The director’s nifty new trick has him using the gloss of a crowd-pleasing heist movie to discuss race, industry and politics in 50s America
The difference between the heist movies made by Steven Soderbergh and the heist movies made by everyone else is that he takes as much interest in where the money comes from and goes as in the details of its transferral – the why along with the how. His thieves tend to be independent operators liberating massive sums from institutions on the winning side of capitalism, self-styled Robin Hoods for an age in which the phrase “wealth distribution” appears in public discourse with ever-greater frequency. They steal from the rich and give to the poor, as in the Ocean’s 13 con to force multimillion payouts from an elite casino to its patrons. Or sometimes, it just so happens that they are the poor, as in the boost from Nascar’s coffers by blue-collar West Virginians in Logan Lucky.
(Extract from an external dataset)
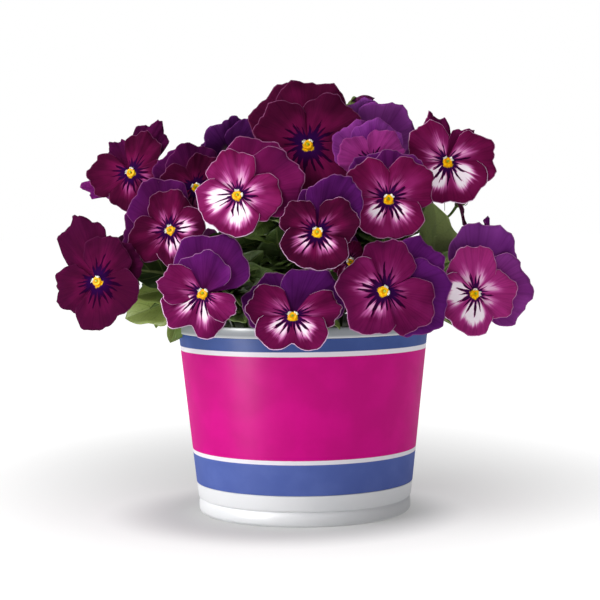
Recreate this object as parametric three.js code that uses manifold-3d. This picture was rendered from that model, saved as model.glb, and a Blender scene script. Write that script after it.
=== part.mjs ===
// A potted pansy planter: a tapered plastic pot with a printed label, filled with soil, from which leafy
// stems grow. They carry leaves with scalloped edges, flower stalks with their sepals, blooms of five petals,
// and a few buds.
// Millimetres, +Z up. The origin is the centre of the pot's underside, and the front of the pot faces -Y.
import * as THREE from 'three';
import { mergeVertices } from 'three/addons/utils/BufferGeometryUtils.js';
import Module from 'manifold-3d';

const wasm = await Module();
wasm.setup();

// Pot
const POT_HEIGHT = 124;
const POT_SIDES = 32;
const BODY_FOOT = { r: 69.8, z: 10 };
const BODY_TOP = { r: 81.4, z: 117.3 };
const FOOT_RADIUS = 69.4;
const RIM_RADIUS = 82.5;
const WALL = 1.8;
const FLOOR_TOP = 5;
const FLOOR_RECESS = 2.5;
const BOSS_RADIUS = 24;
const FOOT_RING_INNER = 58;
const DRAIN = { count: 4, circle: 41, r: 5, sides: 8 };
const LABEL = { low: 19.6, high: 117.3, thick: 0.5 };
const GAP = 0.3;
const SLIVER = 0.4;
const SOIL_TOP = 107;
const SOIL_LUMP = 3;

// Stems
const STEM_DEPTH = 18;
const STEM_RADIUS = 1.9;
const STALK_RADIUS = 1.1;
const HOLE_CLEARANCE = 1.2;

// Flowers
const PETAL_THICK = 0.7;
const ROOT_RADIUS = 1.2;
const HUB = { back: -6, r: 2.7, front: 2.4, sides: 5 };
const CALYX_FRONT = HUB.back - GAP;
const SEPAL = { count: 5, tip: 11, notch: 3.6, thick: 1.4 };
const BUD = { front: 9, r: 3.6 };

// The five petals, back to front. turn is clockwise from straight up and fan is half the spread, both in
// degrees. root is how far forward the petal starts, lean its slope and curl its bend forward, and its edge
// is ruffled in waves.
const PETALS = [
  { kind: 'top', turn: -30, fan: 62, length: 34, root: -3.4, lean: -0.1, curl: -0.04, ruffle: 2, waves: 2.6 },
  { kind: 'top', turn: 26, fan: 62, length: 34, root: -2.1, lean: -0.06, curl: -0.03, ruffle: 1.8, waves: 2.3 },
  { kind: 'side', turn: -56, fan: 57, length: 27, root: -0.9, lean: 0.02, curl: 0, ruffle: 1.6, waves: 2.2 },
  { kind: 'side', turn: 56, fan: 57, length: 27, root: -0.9, lean: 0.02, curl: 0, ruffle: 1.6, waves: 2.4 },
  { kind: 'lip', turn: 180, fan: 86, length: 27, root: 0.5, lean: 0.08, curl: 0.02, ruffle: 1.7, waves: 3 },
];
const PETAL_ROWS = { top: [2, 3, 7], side: [2, 3, 6], lip: [2, 3, 8] };
const LIP_NOTCH = 0.13;
const FULLNESS = { top: 0.28, side: 0.28, lip: 0.19 };

// Every bloom: the place of its eye, where it faces (yaw round from the front to +X, pitch up), how far it is
// turned clockwise, and its size. own changes single petals, by their place in PETALS: degrees of turn, shares
// of length and fan, the depth of the notch in the edge, which is a peak where it is below 0, and more lean.
const BLOOMS = [
  { eye: [-124, -80, 154], yaw: -18, pitch: 4, turn: -35, size: 1.03,
    own: { 0: [40, 1.12, 0.62, -0.06], 1: [62, 0.86, 0.8], 2: [-20, 1.06, 0.95], 3: [0, 1.04, 1.06],
      4: [-2, 1.12, 0.85, 0.18] } },
  { eye: [-106, -50, 220], yaw: -12, pitch: 10, turn: -35, size: 0.98,
    own: { 0: [30, 0.74, 0.5], 1: [40, 0.98, 0.55, -0.08], 2: [-4, 1, 0.9], 3: [6, 0.96, 0.8],
      4: [-2, 0.98, 0.9, 0.32] } },
  { eye: [-80, -77, 184], yaw: -8, pitch: 5, turn: -56, size: 0.95, own: { 4: [-6, 1.02, 0.98, 0.34, 0.15] } },
  { eye: [-37, -104, 204], yaw: -8, pitch: 8, turn: 41, size: 1,
    own: { 0: [16, 1.05], 1: [0, 1.12, 0.9] } },
  { eye: [4, -72, 235], yaw: 0, pitch: 10, turn: -6, size: 1.2,
    own: { 0: [4], 1: [-18], 2: [0, 1.05], 3: [0, 1.12], 4: [0, 1.06] } },
  { eye: [51, -100, 201], yaw: 8, pitch: 5, turn: 4, size: 1,
    own: { 0: [0, 0.9], 1: [0, 0.94], 3: [0, 1.12] } },
  { eye: [89, -66, 224], yaw: 15, pitch: 10, turn: 12, size: 1.08,
    own: { 0: [10, 0.82, 0.5, -0.12], 1: [14, 0.74, 0.6], 3: [18, 1.12], 4: [-14] } },
  { eye: [9, -118, 182], yaw: 0, pitch: 5, turn: 10, size: 0.96,
    own: { 0: [44, 0.9], 1: [0, 1.02, 0.85, -0.14], 2: [-10, 0.86, 0.9] } },
  { eye: [48, -112, 147], yaw: 5, pitch: 0, turn: 68, size: 1.14,
    own: { 0: [18, 1, 0.75], 1: [8, 1.05], 2: [-6, 0.95] } },
  { eye: [104, -82, 144], yaw: 15, pitch: 0, turn: 45, size: 1.02,
    own: { 0: [12, 1.24, 0.95, -0.05], 1: [12, 1.12] } },
  { eye: [-58, -112, 147], yaw: -5, pitch: 14, turn: 5, size: 1,
    own: { 0: [40, 1.06, 1.1, 0, 0.15], 1: [-34, 0.7, 1.15, 0, 0.2], 2: [-22, 0.95, 0.8, 0, 0.2],
      3: [70, 0.92, 0.62, 0, 0.21], 4: [14, 1.08, 0.8, 0.26] } },
  { eye: [-6, -110, 133], yaw: 0, pitch: 22, turn: 0, size: 1,
    own: { 0: [-18, 0.98], 1: [20, 0.98, 1.05], 2: [-14, 0.98, 0.9], 3: [20, 1.08, 0.7],
      4: [0, 1.02, 1, 0.34] } },
  { eye: [-46, -34, 232], yaw: -150, pitch: 30, turn: 0, size: 0.82 },
  { eye: [44, -42, 232], yaw: 178, pitch: 15, turn: 0, size: 1 },
  { eye: [128, -10, 158], yaw: 82, pitch: 8, turn: -20, size: 1 },
  { eye: [108, 62, 150], yaw: 125, pitch: 6, turn: 25, size: 1.02 },
  { eye: [52, 104, 152], yaw: 160, pitch: 8, turn: -35, size: 1 },
  { eye: [-12, 116, 146], yaw: 188, pitch: 5, turn: 15, size: 1.04 },
  { eye: [-74, 92, 152], yaw: 218, pitch: 6, turn: -10, size: 0.98 },
  { eye: [-120, 34, 158], yaw: 255, pitch: 8, turn: 30, size: 1.03 },
  { eye: [74, 48, 214], yaw: 125, pitch: 25, turn: -15, size: 1 },
  { eye: [16, 78, 208], yaw: 170, pitch: 22, turn: 20, size: 1.05 },
  { eye: [-48, 58, 214], yaw: 215, pitch: 25, turn: -25, size: 0.98 },
  { eye: [-112, -14, 216], yaw: -30, pitch: 16, turn: -4, size: 0.7, own: { 2: [-32, 1.75, 0.5, -0.1] } },
  { eye: [-2, 14, 250], yaw: 185, pitch: 55, turn: 0, size: 1 },
  { eye: [100, 8, 207], yaw: 85, pitch: 15, turn: -8, size: 0.95 },
  { eye: [28, -91, 164], yaw: 25, pitch: 0, turn: -30, size: 0.5 },
  { eye: [-65, -64, 210], yaw: 15, pitch: 8, turn: -20, size: 0.8 },
  { eye: [42, -86, 223], yaw: 4, pitch: 8, turn: -8, size: 0.8, own: { 4: [0, 0.7] } },
];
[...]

All the while, the director has kept his eye on the big picture of who’s hoarding and who really deserves the cash in question.
The new
HBO Max release No Sudden Move further develops his career-long thesis on economic iniquity, though that phrase’s academic air has no place in a thriller so dedicated to the immediate pleasures of its genre. Soderbergh has personally stated his desire to make crowd-pleasing four-quadrant entertainment after all the industry pushback to his artier work (he clocks 2008’s Che as his last project before giving up this particular ghost), and emphasizes the gunplay, slow-burn tension and tough-customer posturing that makes crime fun. All the while, he’s pulling off a daring gambit of his own, using the rollicking excitement of a stickup gone awry to distract the viewers and studio suits while he’s busy smuggling in all the subversive subtext he pleases. His latest ideological sleight-of-hand has the audience keeping their eye on a taut, nerve-racking larceny
Job, freeing him up to make the movie about race, industry and politics in 50s Detroit that he’s really after.